= What is needed =
The answer is a single number: how many lines hold the string "with".

= Extracted information =
_ _ _

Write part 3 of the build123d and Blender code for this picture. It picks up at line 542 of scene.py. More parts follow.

_ _ _

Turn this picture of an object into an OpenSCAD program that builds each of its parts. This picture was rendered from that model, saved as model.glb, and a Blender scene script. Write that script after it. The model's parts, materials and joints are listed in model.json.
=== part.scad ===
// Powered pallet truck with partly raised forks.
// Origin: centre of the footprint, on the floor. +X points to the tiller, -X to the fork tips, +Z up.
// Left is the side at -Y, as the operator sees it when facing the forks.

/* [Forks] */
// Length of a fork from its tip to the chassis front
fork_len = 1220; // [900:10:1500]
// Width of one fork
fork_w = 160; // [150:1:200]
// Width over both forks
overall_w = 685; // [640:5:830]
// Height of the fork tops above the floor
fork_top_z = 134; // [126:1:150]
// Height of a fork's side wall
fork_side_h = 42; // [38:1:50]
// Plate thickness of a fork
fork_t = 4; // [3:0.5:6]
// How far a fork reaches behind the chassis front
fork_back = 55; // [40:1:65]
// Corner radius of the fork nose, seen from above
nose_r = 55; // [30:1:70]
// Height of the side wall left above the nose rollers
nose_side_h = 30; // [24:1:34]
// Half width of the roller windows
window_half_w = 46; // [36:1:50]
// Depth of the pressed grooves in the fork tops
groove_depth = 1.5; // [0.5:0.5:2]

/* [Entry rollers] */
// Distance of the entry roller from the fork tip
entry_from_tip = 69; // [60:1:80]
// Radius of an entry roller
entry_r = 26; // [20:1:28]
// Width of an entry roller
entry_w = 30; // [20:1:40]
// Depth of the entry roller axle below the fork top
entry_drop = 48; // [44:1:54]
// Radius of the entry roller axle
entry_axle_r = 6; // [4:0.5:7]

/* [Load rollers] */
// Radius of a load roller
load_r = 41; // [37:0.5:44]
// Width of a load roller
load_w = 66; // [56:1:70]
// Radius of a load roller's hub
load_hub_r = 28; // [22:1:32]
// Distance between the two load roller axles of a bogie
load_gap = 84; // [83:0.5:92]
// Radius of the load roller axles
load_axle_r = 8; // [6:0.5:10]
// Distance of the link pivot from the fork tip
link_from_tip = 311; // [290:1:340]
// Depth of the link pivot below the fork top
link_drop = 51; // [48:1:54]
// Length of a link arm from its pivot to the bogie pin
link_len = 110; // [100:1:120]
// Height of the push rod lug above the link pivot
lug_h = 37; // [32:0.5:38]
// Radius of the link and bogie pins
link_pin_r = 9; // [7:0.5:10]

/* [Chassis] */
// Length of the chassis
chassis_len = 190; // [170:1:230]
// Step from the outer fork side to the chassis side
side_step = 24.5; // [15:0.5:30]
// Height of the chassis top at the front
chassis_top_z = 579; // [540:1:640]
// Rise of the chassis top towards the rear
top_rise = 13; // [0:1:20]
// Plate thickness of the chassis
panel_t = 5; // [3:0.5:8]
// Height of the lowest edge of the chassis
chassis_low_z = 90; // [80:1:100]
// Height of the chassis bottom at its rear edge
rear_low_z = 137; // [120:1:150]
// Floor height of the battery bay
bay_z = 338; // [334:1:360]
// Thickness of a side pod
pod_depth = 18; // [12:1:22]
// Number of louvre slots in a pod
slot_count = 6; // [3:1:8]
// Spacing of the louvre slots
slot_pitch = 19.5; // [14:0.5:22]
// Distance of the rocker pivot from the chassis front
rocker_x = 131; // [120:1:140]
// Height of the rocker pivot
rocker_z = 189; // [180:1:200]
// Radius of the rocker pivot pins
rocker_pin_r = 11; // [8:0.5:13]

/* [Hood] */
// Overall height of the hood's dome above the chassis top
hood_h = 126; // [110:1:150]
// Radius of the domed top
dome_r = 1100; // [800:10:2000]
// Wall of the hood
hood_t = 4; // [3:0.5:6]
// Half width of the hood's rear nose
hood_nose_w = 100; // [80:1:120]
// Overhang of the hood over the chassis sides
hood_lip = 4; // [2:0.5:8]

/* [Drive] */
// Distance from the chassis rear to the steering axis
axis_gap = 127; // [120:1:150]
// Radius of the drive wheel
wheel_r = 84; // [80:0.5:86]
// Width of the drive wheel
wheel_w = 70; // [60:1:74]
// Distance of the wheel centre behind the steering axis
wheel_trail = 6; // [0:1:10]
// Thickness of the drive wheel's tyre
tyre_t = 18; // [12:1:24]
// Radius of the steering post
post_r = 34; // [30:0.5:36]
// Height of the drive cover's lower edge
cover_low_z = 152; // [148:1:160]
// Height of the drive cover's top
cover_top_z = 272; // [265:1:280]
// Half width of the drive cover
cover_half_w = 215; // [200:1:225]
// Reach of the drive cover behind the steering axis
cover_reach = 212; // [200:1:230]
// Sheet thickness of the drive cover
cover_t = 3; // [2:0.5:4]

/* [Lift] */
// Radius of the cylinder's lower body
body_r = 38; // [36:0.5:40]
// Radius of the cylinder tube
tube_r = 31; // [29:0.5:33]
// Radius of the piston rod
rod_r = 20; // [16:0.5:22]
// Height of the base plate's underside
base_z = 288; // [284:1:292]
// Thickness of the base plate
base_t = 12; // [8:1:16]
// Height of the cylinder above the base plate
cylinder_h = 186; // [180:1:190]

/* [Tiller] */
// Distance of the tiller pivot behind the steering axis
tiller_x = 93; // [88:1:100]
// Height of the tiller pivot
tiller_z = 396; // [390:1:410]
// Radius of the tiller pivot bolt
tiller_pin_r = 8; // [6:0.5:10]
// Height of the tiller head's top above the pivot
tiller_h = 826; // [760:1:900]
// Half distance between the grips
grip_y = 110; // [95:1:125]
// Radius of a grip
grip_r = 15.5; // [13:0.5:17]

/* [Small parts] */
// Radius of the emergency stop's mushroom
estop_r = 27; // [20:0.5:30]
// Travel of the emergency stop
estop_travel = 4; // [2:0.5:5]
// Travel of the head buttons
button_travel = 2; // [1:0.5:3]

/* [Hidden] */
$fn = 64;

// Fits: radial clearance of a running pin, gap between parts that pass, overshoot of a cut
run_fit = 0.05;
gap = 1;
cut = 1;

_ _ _

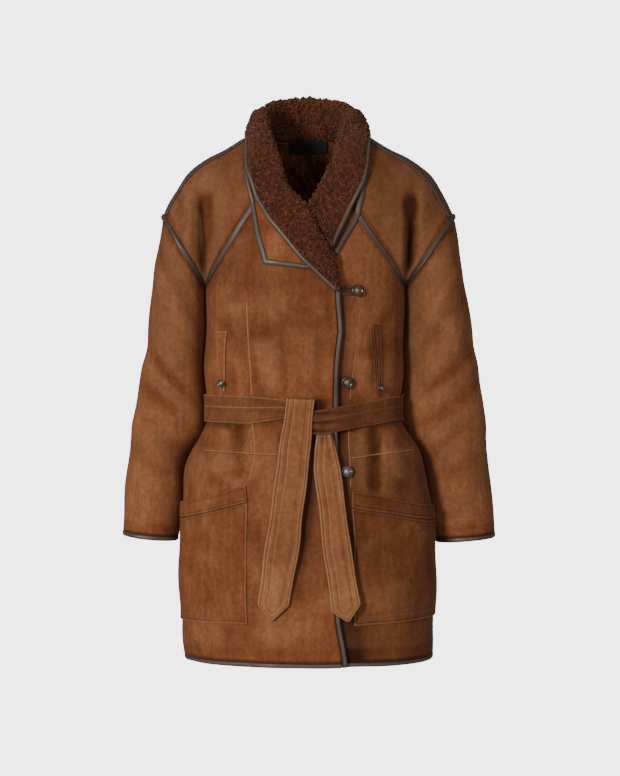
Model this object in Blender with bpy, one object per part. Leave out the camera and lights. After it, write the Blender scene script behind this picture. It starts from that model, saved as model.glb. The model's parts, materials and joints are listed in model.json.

_ _ _

= Solution for this problem =
2